**Written exercise:** Copy out all the data, word for word.

Entries with parts and joints
■ ■ ■ ■ ■ ■ ■

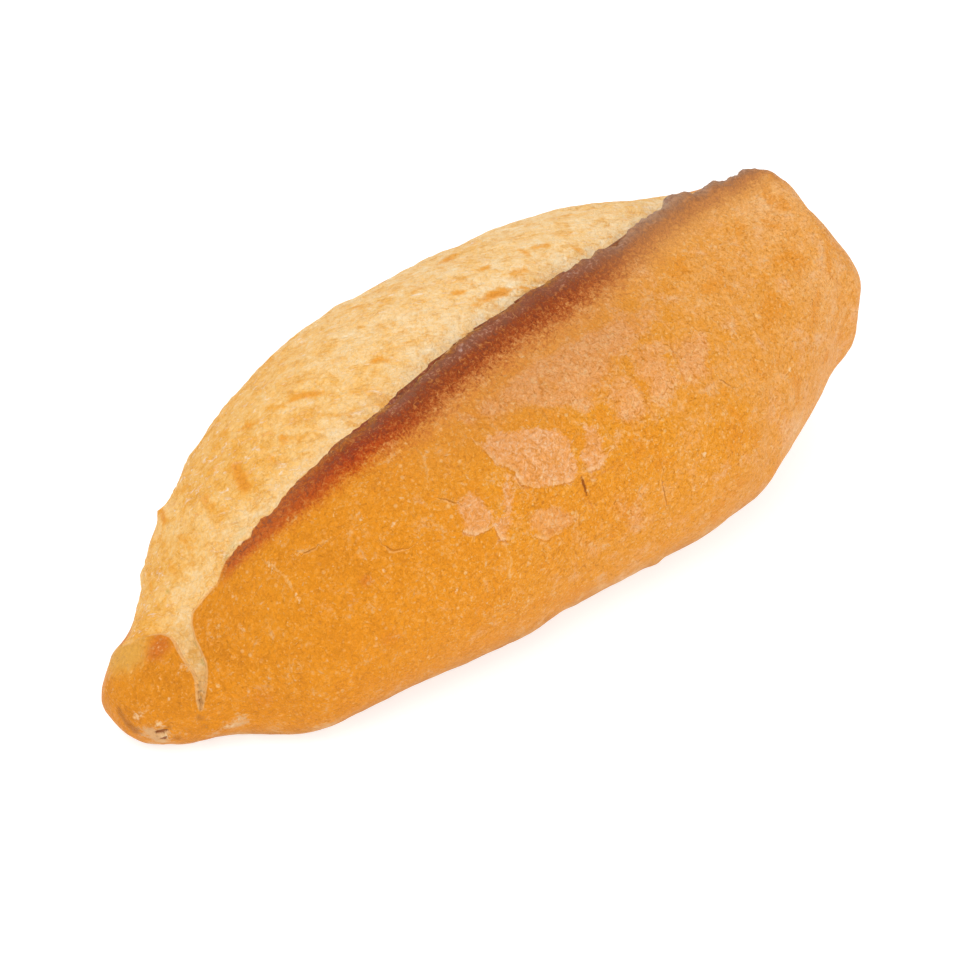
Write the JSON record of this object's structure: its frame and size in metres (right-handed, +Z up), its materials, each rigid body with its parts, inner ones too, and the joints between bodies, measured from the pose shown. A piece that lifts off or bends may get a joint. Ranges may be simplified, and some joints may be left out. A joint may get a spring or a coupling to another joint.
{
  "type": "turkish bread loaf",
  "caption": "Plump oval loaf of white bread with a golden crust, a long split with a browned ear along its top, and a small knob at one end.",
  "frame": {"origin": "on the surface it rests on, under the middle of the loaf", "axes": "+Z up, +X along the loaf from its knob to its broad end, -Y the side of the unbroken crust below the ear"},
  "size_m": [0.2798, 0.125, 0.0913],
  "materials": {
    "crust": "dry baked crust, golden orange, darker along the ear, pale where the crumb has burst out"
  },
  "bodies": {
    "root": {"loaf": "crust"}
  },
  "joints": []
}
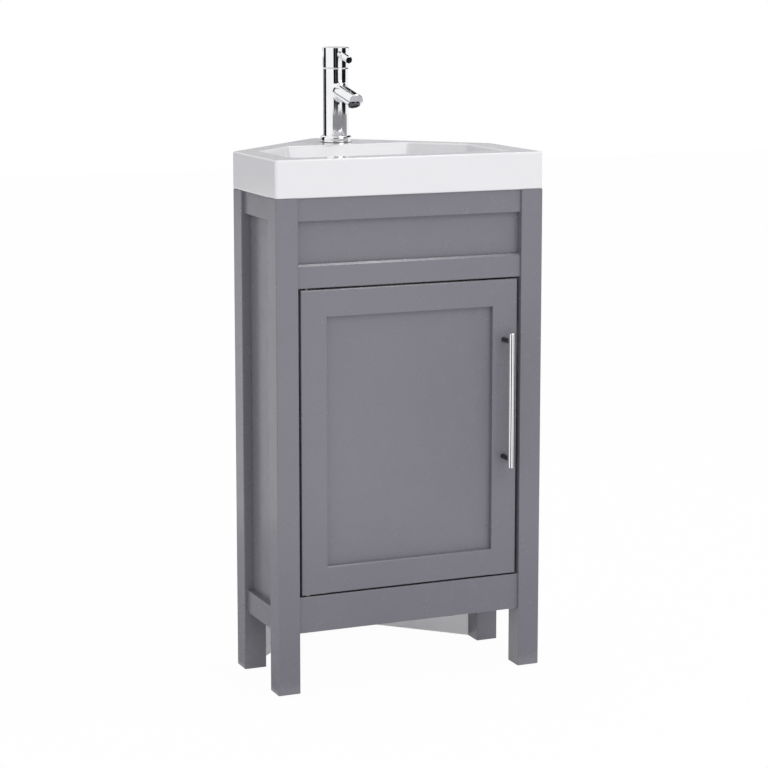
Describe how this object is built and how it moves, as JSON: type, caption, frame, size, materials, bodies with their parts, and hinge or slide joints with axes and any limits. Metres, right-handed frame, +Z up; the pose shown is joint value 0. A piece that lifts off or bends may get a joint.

■ ■ ■ ■ ■ ■ ■

**Result of the task:**
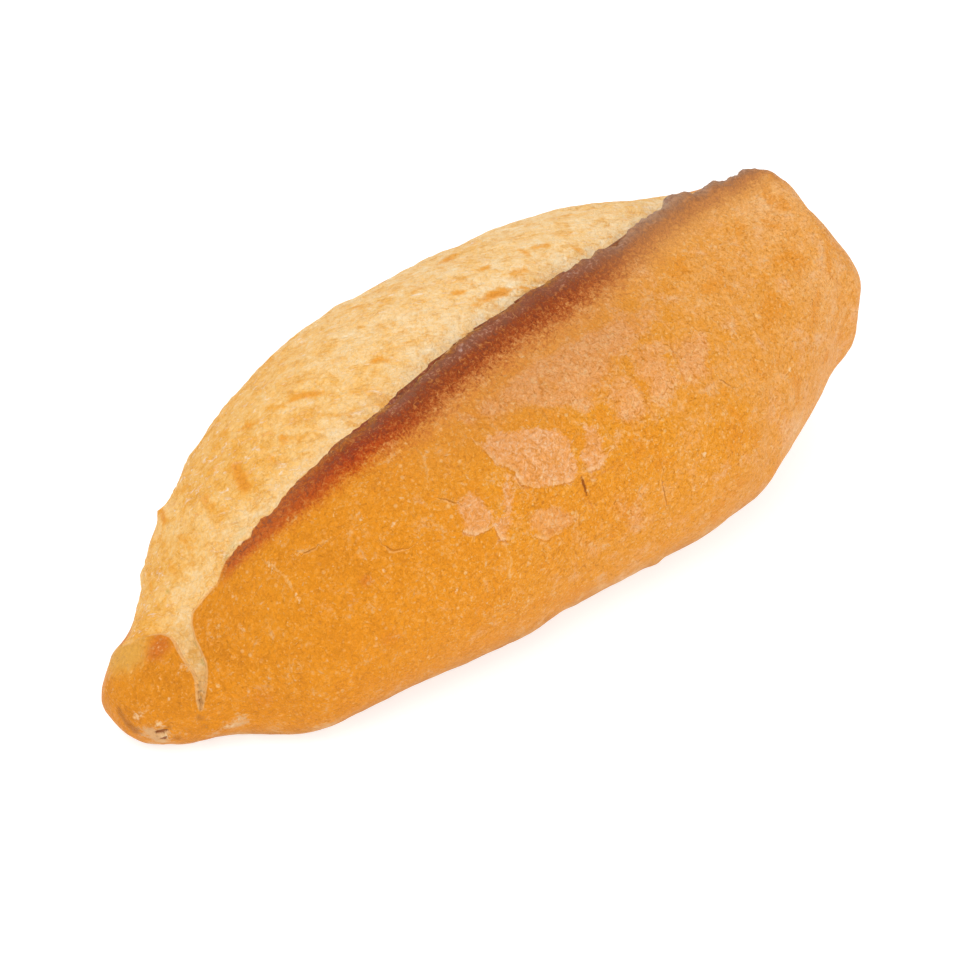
Write the JSON record of this object's structure: its frame and size in metres (right-handed, +Z up), its materials, each rigid body with its parts, inner ones too, and the joints between bodies, measured from the pose shown. A piece that lifts off or bends may get a joint. Ranges may be simplified, and some joints may be left out. A joint may get a spring or a coupling to another joint.
{
  "type": "turkish bread loaf",
  "caption": "Plump oval loaf of white bread with a golden crust, a long split with a browned ear along its top, and a small knob at one end.",
  "frame": {"origin": "on the surface it rests on, under the middle of the loaf", "axes": "+Z up, +X along the loaf from its knob to its broad end, -Y the side of the unbroken crust below the ear"},
  "size_m": [0.2798, 0.125, 0.0913],
  "materials": {
    "crust": "dry baked crust, golden orange, darker along the ear, pale where the crumb has burst out"
  },
  "bodies": {
    "root": {"loaf": "crust"}
  },
  "joints": []
}
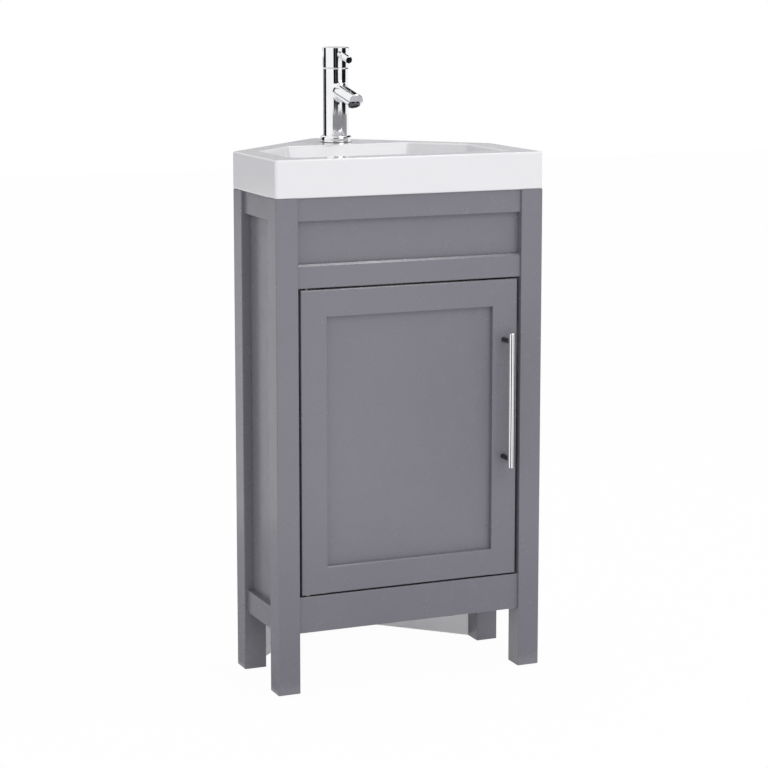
Describe how this object is built and how it moves, as JSON: type, caption, frame, size, materials, bodies with their parts, and hinge or slide joints with axes and any limits. Metres, right-handed frame, +Z up; the pose shown is joint value 0. A piece that lifts off or bends may get a joint.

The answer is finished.